Please output the data below exactly as given, starting at its first line and stopping after the line that contains "self.source = source".

**Data section**
=-=-=-=-=

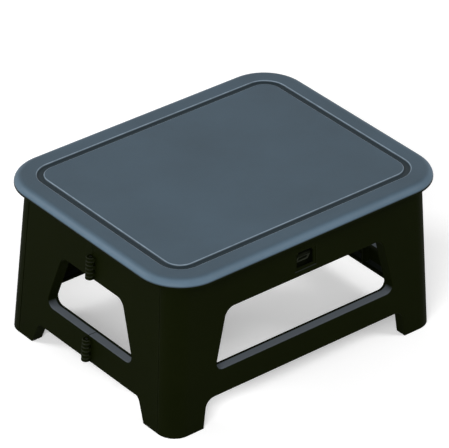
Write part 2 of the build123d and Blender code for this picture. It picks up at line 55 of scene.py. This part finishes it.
# A node's output that takes arithmetic signs
class Value:
    def __init__(self, tree, source):
        self.tree = tree
        self.source = source

    def combine(self, operation, *inputs):
        made = self.tree.nodes.new("ShaderNodeMath")
        made.operation = operation
        for socket, entry in zip(made.inputs, inputs):
            if isinstance(entry, Value):
                self.tree.links.new(entry.source, socket)
            else:
                socket.default_value = entry
        return Value(self.tree, made.outputs[0])

    def __add__(self, other):
        return self.combine("ADD", self, other)

    def __sub__(self, other):
        return self.combine("SUBTRACT", self, other)

    def __rsub__(self, other):
        return self.combine("SUBTRACT", other, self)

    def __mul__(self, other):
        return self.combine("MULTIPLY", self, other)

    def __abs__(self):
        return self.combine("ABSOLUTE", self)

    __radd__ = __add__
    __rmul__ = __mul__

    def orMore(self, other):
        return self.combine("MAXIMUM", self, other)

    def orLess(self, other):
        return self.combine("MINIMUM", self, other)

    def share(self):
        return self.orMore(0.0).orLess(1.0)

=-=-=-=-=

**Response to the exercise**
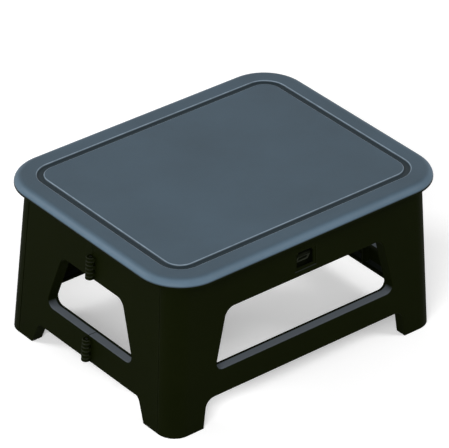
Write part 2 of the build123d and Blender code for this picture. It picks up at line 55 of scene.py. This part finishes it.
# A node's output that takes arithmetic signs
class Value:
    def __init__(self, tree, source):
        self.tree = tree
        self.source = source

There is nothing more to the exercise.